------ Input material ------

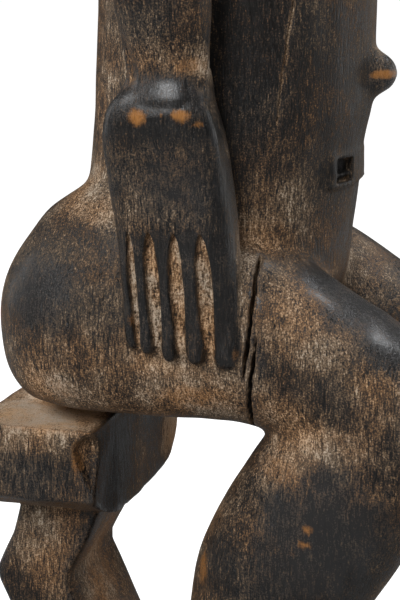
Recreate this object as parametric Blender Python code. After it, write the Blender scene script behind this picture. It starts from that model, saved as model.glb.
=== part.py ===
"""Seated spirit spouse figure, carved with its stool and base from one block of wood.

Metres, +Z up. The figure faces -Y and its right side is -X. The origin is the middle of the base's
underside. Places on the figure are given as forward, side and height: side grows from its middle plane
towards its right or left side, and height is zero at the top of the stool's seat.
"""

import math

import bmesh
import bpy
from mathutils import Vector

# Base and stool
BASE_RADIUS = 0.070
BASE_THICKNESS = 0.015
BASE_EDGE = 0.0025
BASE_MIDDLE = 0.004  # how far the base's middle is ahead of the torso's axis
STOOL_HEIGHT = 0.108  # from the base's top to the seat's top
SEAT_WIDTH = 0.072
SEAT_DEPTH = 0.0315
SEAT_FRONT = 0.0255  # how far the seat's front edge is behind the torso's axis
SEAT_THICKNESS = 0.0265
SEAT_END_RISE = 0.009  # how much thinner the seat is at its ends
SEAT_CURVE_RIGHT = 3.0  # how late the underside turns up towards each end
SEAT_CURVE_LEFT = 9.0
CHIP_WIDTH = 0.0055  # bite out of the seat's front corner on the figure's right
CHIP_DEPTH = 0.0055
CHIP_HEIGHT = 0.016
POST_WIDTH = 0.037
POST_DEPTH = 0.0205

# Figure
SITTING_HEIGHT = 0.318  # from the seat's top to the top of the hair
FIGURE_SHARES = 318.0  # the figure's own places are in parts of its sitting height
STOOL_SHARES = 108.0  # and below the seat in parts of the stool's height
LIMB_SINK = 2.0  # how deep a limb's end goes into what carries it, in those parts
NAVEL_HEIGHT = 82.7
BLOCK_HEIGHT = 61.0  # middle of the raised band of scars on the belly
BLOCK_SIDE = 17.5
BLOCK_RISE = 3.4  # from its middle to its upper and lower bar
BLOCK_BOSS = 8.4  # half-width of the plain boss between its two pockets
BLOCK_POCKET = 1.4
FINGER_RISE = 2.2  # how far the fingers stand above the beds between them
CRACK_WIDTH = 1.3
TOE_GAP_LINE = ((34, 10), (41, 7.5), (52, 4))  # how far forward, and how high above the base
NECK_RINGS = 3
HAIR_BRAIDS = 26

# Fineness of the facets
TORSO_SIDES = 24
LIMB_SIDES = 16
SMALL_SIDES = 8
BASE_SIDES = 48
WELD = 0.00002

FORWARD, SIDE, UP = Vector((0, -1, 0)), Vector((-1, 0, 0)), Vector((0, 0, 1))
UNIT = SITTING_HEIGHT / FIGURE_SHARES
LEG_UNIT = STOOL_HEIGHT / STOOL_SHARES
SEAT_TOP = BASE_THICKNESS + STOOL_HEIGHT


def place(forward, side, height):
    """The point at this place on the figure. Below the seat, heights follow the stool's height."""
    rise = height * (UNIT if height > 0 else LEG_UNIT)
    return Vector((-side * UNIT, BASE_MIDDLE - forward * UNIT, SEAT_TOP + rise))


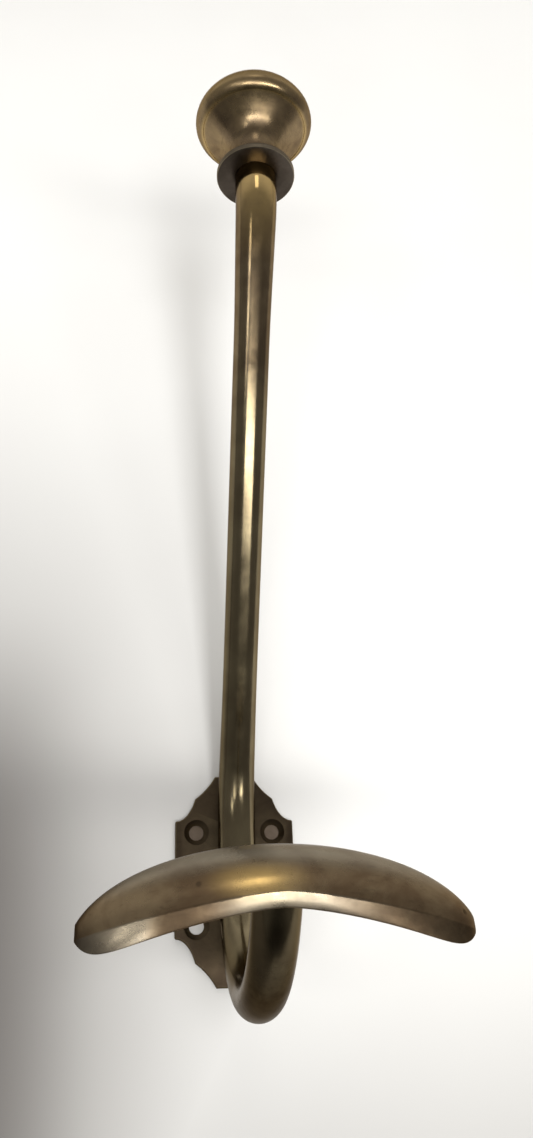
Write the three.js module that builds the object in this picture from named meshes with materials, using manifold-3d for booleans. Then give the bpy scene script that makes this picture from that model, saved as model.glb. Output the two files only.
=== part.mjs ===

------

> [Work to be completed] Quote verbatim the line containing "Write the three.js" and every line after it through the end of the records above.

> [Result for this exercise]
Write the three.js module that builds the object in this picture from named meshes with materials, using manifold-3d for booleans. Then give the bpy scene script that makes this picture from that model, saved as model.glb. Output the two files only.
=== part.mjs ===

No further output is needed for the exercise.